FDA Issues Warning to Practitioners Using Pen Needles for Injections

Nurses, nurse practitioners and others cautioned in announcement

The FDA is providing recommendations to patients, caregivers, and health care providers to promote the safe use of pen needles used to inject medicines from pen injectors.

The FDA has received reports of patients using standard pen needles to inject insulin without removing the inner needle cover. In these cases, the inner cover stopped the needle from entering the skin and the patients did not get the insulin. Some patients developed high blood sugar (hyperglycemia) because the inner needle cover stopped them from getting insulin. One patient was hospitalized and died because of having blood sugar that was too high for too long.
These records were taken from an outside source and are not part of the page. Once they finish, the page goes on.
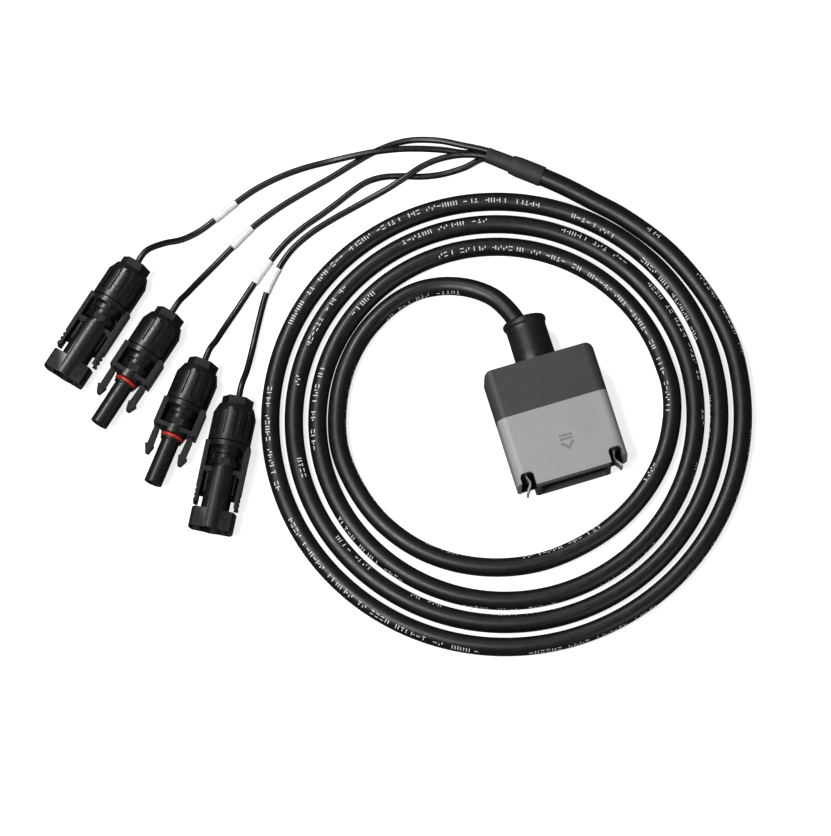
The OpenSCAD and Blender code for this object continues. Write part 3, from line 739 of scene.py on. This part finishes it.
def finish_cad_nodes():
    """Gives each CAD node that still shows its slot's material and softens its edges."""
    slots = {part["node"]: part["material_slot"] for part in frame["record"]["subparts"]}
    for name, piece in frame["nodes"].items():
        if piece.hide_render:
            continue
        piece.data.materials.clear()
        piece.data.materials.append(SLOT_MATERIALS[slots[name]])
        kind = "connector_latch" if name.startswith("connector") and "latch" in name else name
        width = next((w for key, w in EDGE_ROUNDING.items() if key in kind), 0)
        if width:
            weld = piece.modifiers.new("weld", "WELD")
            weld.merge_threshold = 0.001 * MM
            bevel = piece.modifiers.new("edges", "BEVEL")
            bevel.width = width * MM
            bevel.segments = 2
            bevel.limit_method = "ANGLE"
            bevel.angle_limit = math.radians(32)
            bevel.use_clamp_overlap = True
            shading = piece.modifiers.new("shading", "WEIGHTED_NORMAL")
            shading.keep_sharp = False


finish_cad_nodes()

for i, wire in enumerate(wires):
    on_it = [frame["nodes"][n] for n in frame["nodes"] if n.startswith(f"connector_{i + 1}_")]
    on_it.append(markers[i])

# ---------------------------------------------------------------- floor and light


# Area lights: name, place in metres, size in metres and power in watts
LIGHTS = [
    ("key", (-0.95, -0.1, 1.15), 0.5, 10),
    ("top", (-0.49, 1.07, 1.26), 0.34, 14.5),
    ("wash", (-0.6, -0.17, 1.49), 0.34, 10),
    ("fill", (0.6, -1.2, 0.6), 0.7, 3),
]
FLOOR_Z = -0.3
FLOOR_GREY = 0.6
FLOOR_GLOW = 0.78
WORLD_STRENGTH = 0.09


def make_stage():
    """A plain pale floor and soft studio light from above and the left."""
    material = bpy.data.materials.new("floor")
    material.use_nodes = True
    shader = material.node_tree.nodes["Principled BSDF"]
    shader.inputs["Base Color"].default_value = (FLOOR_GREY, FLOOR_GREY, FLOOR_GREY, 1)
    shader.inputs["Roughness"].default_value = 0.9
    shader.inputs["Emission Color"].default_value = (1, 1, 1, 1)
    shader.inputs["Emission Strength"].default_value = FLOOR_GLOW
    bpy.ops.mesh.primitive_plane_add(size=6, location=(0, 0, FLOOR_Z * MM))
    floor = bpy.context.object
    floor.name = "floor"
    floor.data.materials.append(material)
    floor.visible_diffuse = floor.visible_glossy = False
    world = bpy.data.worlds.new("studio")
    world.use_nodes = True
    world.node_tree.nodes["Background"].inputs["Color"].default_value = (1, 1, 1, 1)
    world.node_tree.nodes["Background"].inputs["Strength"].default_value = WORLD_STRENGTH
    bpy.context.scene.world = world
    for name, place, size, power in LIGHTS:
        data = bpy.data.lights.new(name, "AREA")
        data.size = size
        data.energy = power
        light = bpy.data.objects.new(name, data)
        bpy.context.scene.collection.objects.link(light)
        light.location = place
        light.rotation_mode = "QUATERNION"
        light.rotation_quaternion = (VIEW_TARGET - Vector(place)).to_track_quat("-Z", "Y")


make_stage()
bpy.context.scene.view_settings.view_transform = "Standard"
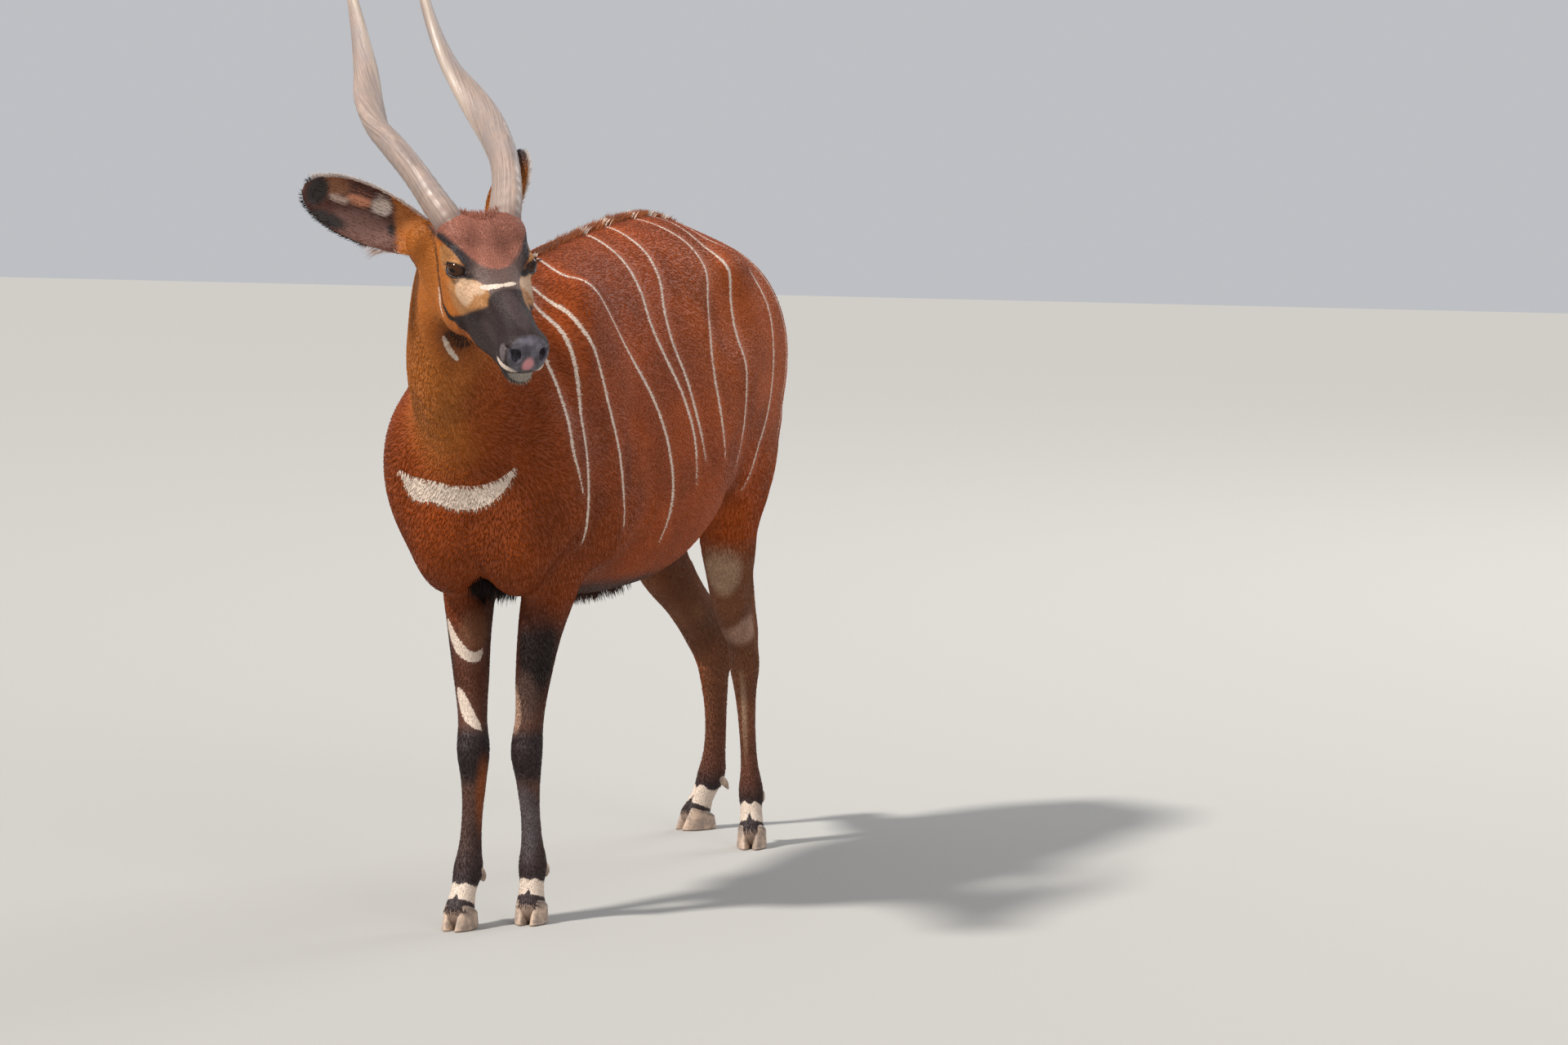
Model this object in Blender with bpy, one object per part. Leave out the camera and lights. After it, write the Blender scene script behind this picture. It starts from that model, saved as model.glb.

To help people use pen needles safely, the FDA recommends these actions:

  • Each time you get a new box of pen needles, check to see if they are the same type as the ones you were trained to use. If not, ask your health care provider to show you how to use this new type properly.
  • If you use a standard pen needle with an outer cover and an inner needle cover, be sure to remove both covers before use.
  • If you feel like your medicine from the pen injector is not working, talk to your health care provider.
    • For example, if you have diabetes and your blood sugar levels are high after insulin injections, contact your health care provider to talk about your injection technique, insulin dosage, and other things that can affect your blood sugar levels.
  • If you have any questions about your pen needle, contact your health care provider.